It seems like I sometimes don't know what to do with myself. Last night was football game time again. I love the games and the feelings of closeness with Scott. He loves his football. Today I went to work which was a good way to pass the hours with Hannah out at another band competition. I don't like hanging around the house alone. This week I have discovered something that you have all been waiting to hear. I'm a bit better. The trip to Walt Disney World helped so very much.
I still know I'm in steps further ahead then I was before. I spoke with Betsy on Friday to check on her. She walked me through all the early stages and I have experience that she needs now. Things happen in life that we don't understand the reason for things. Betsy and I were talking and she asked me if I was ready to decide to be a grief counselor. I'm too very close to the situation to answer that question.
I just keep thinking and thinking. I guess it is what I do best until I can work out a problem or issue. I want to help so I can now just be the friend she has been to me. The answer to the situation is once again - love unconditionally! That is my place in life. Yesterday one of my patients said to me, "You have such a beautiful smile. Do you know how you brighten my day?" I got tears in my eyes. Scott was always telling me that my smile lured him in to love unconditionally.

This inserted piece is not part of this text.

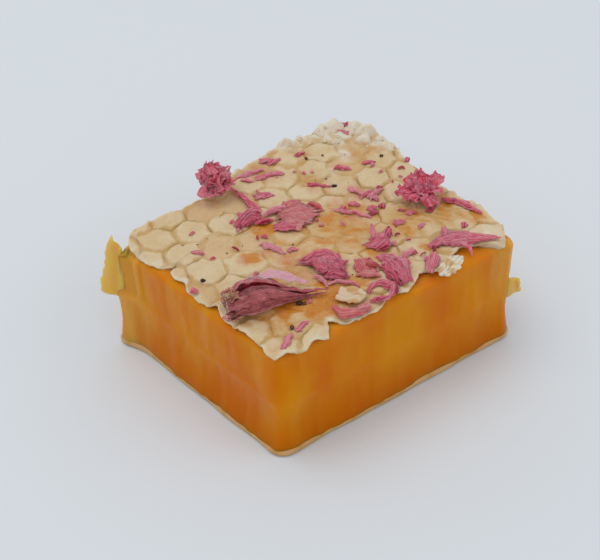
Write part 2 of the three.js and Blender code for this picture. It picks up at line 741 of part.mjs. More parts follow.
// The floret: rings along its route, folded lengthwise, with a cup sunk in the open end.
// Its section is wider than it is high.
function floretGeometry() {
  const route = new THREE.CatmullRomCurve3(
    FLORET_ROUTE.map(([x, y]) => new THREE.Vector3(x, y, 0)),
  );
  const ring = (t, share) => {
    const middle = route.getPoint(t);
    const run = route.getTangent(t);
    const size =
      lerp(FLORET_MOUTH, 1, smoothstep(t, 0, 0.25)) * lerp(1, FLORET_TAIL, smoothstep(t, 0.3, 0.85));
    const rest = capTop(middle.x, middle.y) + 0.45 + FLORET_HIGH * size;
    return Array.from({ length: FLORET_SIDES }, (_, i) => {
      const turn = (2 * Math.PI * i) / FLORET_SIDES;
      const fold = 1 + 0.13 * Math.sin(FLORET_FOLDS * turn + 3 * t) * (1 - t);
      const across = FLORET_WIDE * Math.cos(turn) * size * share * fold;
      const up = FLORET_HIGH * Math.sin(turn) * size * share * fold;
      return new THREE.Vector3(middle.x - run.y * across, middle.y + run.x * across, rest + up);
    });
  };
  const rings = [ring(0.14, 0.4), ring(0.02, 0.7), ring(0, 0.95)];
  for (let k = 1; k <= FLORET_STEPS; k++) rings.push(ring(k / FLORET_STEPS, 1));
  return loft(rings);
}

// A plate of wax: a wavy oval lying on the capping.
function plateGeometry({ at: [x, y], heading, length, width, lift }, k) {
  const turn = degToRad(heading);
  const [cos, sin] = [Math.cos(turn), Math.sin(turn)];
  return sheet(6, 4, PLATE_THICK, (u, v) => {
    const along = (u - 0.5) * length;
    const across = v * (width / 2) * Math.sqrt(Math.max(0.12, 1 - (2 * u - 1) ** 2));
    const px = x + along * cos - across * sin;
    const py = y + along * sin + across * cos;
    const wave = 0.2 * (1 + Math.sin(7 * u + 2 * v + k));
    return new THREE.Vector3(px, py, capTop(px, py) + PETAL_GAP + lift + wave);
  });
}

// ---------------------------------------------------------------- the model

const MATERIALS = {
  comb: { color: 0xb67526, roughness: 0.25 },
  wax: { color: 0xc3a77a, roughness: 0.55 },
  wax_pale: { color: 0xd8cba8, roughness: 0.6 },
  petal: { color: 0xb8567a, roughness: 0.8 },
  petal_salmon: { color: 0xc67a68, roughness: 0.75 },
  petal_mauve: { color: 0x8c5264, roughness: 0.85 },
};

const model = new THREE.Group();

function add(name, geometry, finish) {
  const material = new THREE.MeshStandardMaterial({ ...MATERIALS[finish], metalness: 0 });
  const mesh = new THREE.Mesh(geometry, material);
  mesh.name = name;
  model.add(mesh);
}

add("comb", geometryOfSolid(joined([combSolid(), ...FLAPS.map(flapSolid)])), "comb");
add("capping_top", geometryOfSolid(cappingSolid()), "wax");
add("capping_base", baseGeometry(), "wax");
add("petal_floret", floretGeometry(), "petal_mauve");
Object.entries(PETALS).forEach(([name, petal], k) =>
  add(name, petalGeometry(petal, k), /flat|coral|fan$/.test(name) ? "petal_salmon" : "petal"),
);
Object.entries(TUFTS).forEach(([name, tuft], k) =>
  add(name, geometryOfSolid(tuftSolid(tuft, k)), "petal"),
);
Object.entries(WAX_PLATES).forEach(([name, plate], k) =>
  add(name, plateGeometry(plate, k), "wax_pale"),
);

export default model;
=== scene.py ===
"""A piece of cut comb honey with dried rose petals on it, dressed for rendering.

The slab's plan, its layers and the lattice of its cells are worked out here from the same
sizes as its solids, in millimetres, and every mesh is written in metres.
"""

import math

import bpy
import numpy as np
from bpy.props import FloatProperty, FloatVectorProperty, PointerProperty
from mathutils import Matrix, Vector


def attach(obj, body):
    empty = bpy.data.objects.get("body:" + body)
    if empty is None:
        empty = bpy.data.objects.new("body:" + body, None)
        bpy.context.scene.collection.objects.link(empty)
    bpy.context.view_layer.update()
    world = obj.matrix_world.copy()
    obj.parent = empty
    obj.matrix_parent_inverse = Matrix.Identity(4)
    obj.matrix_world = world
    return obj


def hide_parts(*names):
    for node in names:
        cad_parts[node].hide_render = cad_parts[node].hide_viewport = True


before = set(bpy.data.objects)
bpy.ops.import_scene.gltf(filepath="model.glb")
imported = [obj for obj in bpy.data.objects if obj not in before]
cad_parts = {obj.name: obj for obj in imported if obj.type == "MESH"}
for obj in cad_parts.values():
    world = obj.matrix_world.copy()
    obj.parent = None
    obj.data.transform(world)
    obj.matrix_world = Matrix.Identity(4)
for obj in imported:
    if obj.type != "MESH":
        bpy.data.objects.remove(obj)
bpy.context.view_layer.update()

bl_info = {
    "name": "Cut comb honey",
    "version": (1, 0, 0),
    "blender": (4, 5, 0),
    "location": "3D View > Sidebar > Comb honey",
    "description": "Builds a slab of comb honey with its wax cappings and dried petals",
    "category": "Add Mesh",
}

MM = 0.001

# ---------------------------------------------------------------- the slab, in millimetres

CELL_PITCH = 5.6
CELL_TURN = math.radians(-18.3)
CELL_AT = (-18.55, 11.65)
WALL_HALF = 0.25
CELL_FLANK = 0.9

SLAB_CORNERS = [
    (-18.5, -20.5), (25.7, -20.3), (26.0, 16.5), (22.0, 21.3), (1.5, 19.4), (-19.0, 15.4),
    (-25.4, 15.3), (-23.0, 11.0),
]
CORNER_ROUND = 2.0
OPEN_CORNER = (-24.6, 14.0)
OPEN_REACH = 7.0
OPEN_DROP = 1.3
OPEN_DEPTH = 0.9  # the cut cells at the open corner are this much deeper
WELL_DEPTH = 2.6
THIN_CORNER = SLAB_CORNERS[1]  # the honey is thin over the walls at this corner
THIN_REACH = 8.0

BASE_TOP = 1.1
COMB_LOW = 1.0
COMB_HIGH = 18.5
MIDRIB = 9.8
RIB_HALF = 0.9
CAP_LOW = 18.8
CAP_THICK = 0.75
CAP_DOME = 0.35
CAP_FLANK = 0.9
FOOT_SPREAD = 0.7
FOOT_RISE = 6.0
SIDE_SAG = 0.25
SIDE_ROUGH = 0.12
SIDE_FINE = 0.05
RIB_RISE = 0.06

# The torn edge of the upper capping, counter-clockwise from the front corner.
CAP_EDGE = [
    (-18.7, -20.1), (-17.0, -20.3), (-14.3, -21.3), (-12.3, -20.4), (-10.2, -21.1), (-8.6, -18.5),
    (-6.1, -20.3), (-4.9, -20.1), (-1.6, -20.4), (0.5, -19.6), (2.6, -18.9), (4.4, -20.0),
    (6.7, -19.1), (8.2, -18.0), (9.3, -18.2), (10.8, -19.5), (13.1, -18.9), (15.4, -17.5),
    (17.6, -17.0), (20.8, -18.9), (22.6, -20.5), (23.7, -19.5), (24.7, -18.1), (25.7, -16.7),
    (25.4, -15.3), (25.6, -13.8), (25.9, -12.4), (26.4, -10.8), (25.4, -8.4), (25.2, -7.3),
    (25.2, -4.6), (25.3, -2.6), (25.0, -0.4), (24.8, 1.9), (25.2, 4.1), (25.1, 6.8), (26.2, 8.8),
    (26.2, 11.0), (26.0, 14.4), (24.9, 17.9), (23.6, 20.5), (20.4, 22.1), (17.8, 21.8),
    (14.9, 21.3), (12.9, 21.2), (11.6, 22.3), (9.7, 21.2), (8.2, 20.8), (6.5, 20.5), (4.7, 19.8),
    (3.5, 20.1), (2.1, 19.9), (1.0, 20.1), (-0.6, 19.1), (-3.0, 18.0), (-5.2, 17.5), (-7.7, 16.8),
    (-9.5, 16.6), (-11.4, 16.4), (-13.0, 16.7), (-15.0, 16.5), (-16.7, 16.7), (-18.3, 16.1),
    (-19.9, 15.7), (-21.7, 14.6), (-22.6, 13.2), (-22.8, 11.7), (-22.3, 9.1), (-22.3, 7.5),
    (-21.5, 6.1), (-20.1, 4.9), (-18.7, 4.8), (-19.5, 4.2), (-20.7, 3.8), (-21.0, 2.5),
    (-20.4, 0.6), (-20.7, -0.5), (-20.5, -2.0), (-20.6, -4.4), (-20.1, -6.0), (-19.2, -6.8),
    (-19.8, -8.3), (-20.0, -9.9), (-19.7, -11.8), (-19.1, -13.7), (-19.0, -15.3), (-18.7, -17.4),
    (-19.1, -19.1),
]
# The edge hangs down here: x, y, radius, drop.
DROOPS = [
    (-22.6, 10.0, 3.4, 0.55), (-21.6, 6.4, 2.2, 0.3), (-20.7, -1.5, 2.6, 0.25),
    (-19.0, -19.6, 2.4, 0.35), (-14.3, -21.2, 2.4, 0.35), (-10.3, -21.0, 1.8, 0.6),
    (-5.2, -20.4, 3.0, 0.45), (3.8, -19.8, 2.4, 0.3), (23.4, -19.6, 2.8, 0.5),
    (6.0, 20.6, 5.0, -0.3),
]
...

Now this party in Heaven is doing something to us all. It is our responsibility to use it for a positive outlook even at our darkest hours. Platitudes don't work. Telling someone how strong or brave they are, how their loved one is in a better place, or they are well. We know these things but it isn't comforting. Be there with a hand to hold and the I love you. Be there when the others go back to their own lives. Be there with a laugh or a shoulder to cry on. Nothing makes it easy to journey through. It can't be ignored or brushed under the carpet. The loss of someone you love must be faced no matter the age or cause of death. We have to continue living until it is our time and the only way to do that is with the power of love from those who remain behind and the most powerful love of all from those that precede us into the arms of God.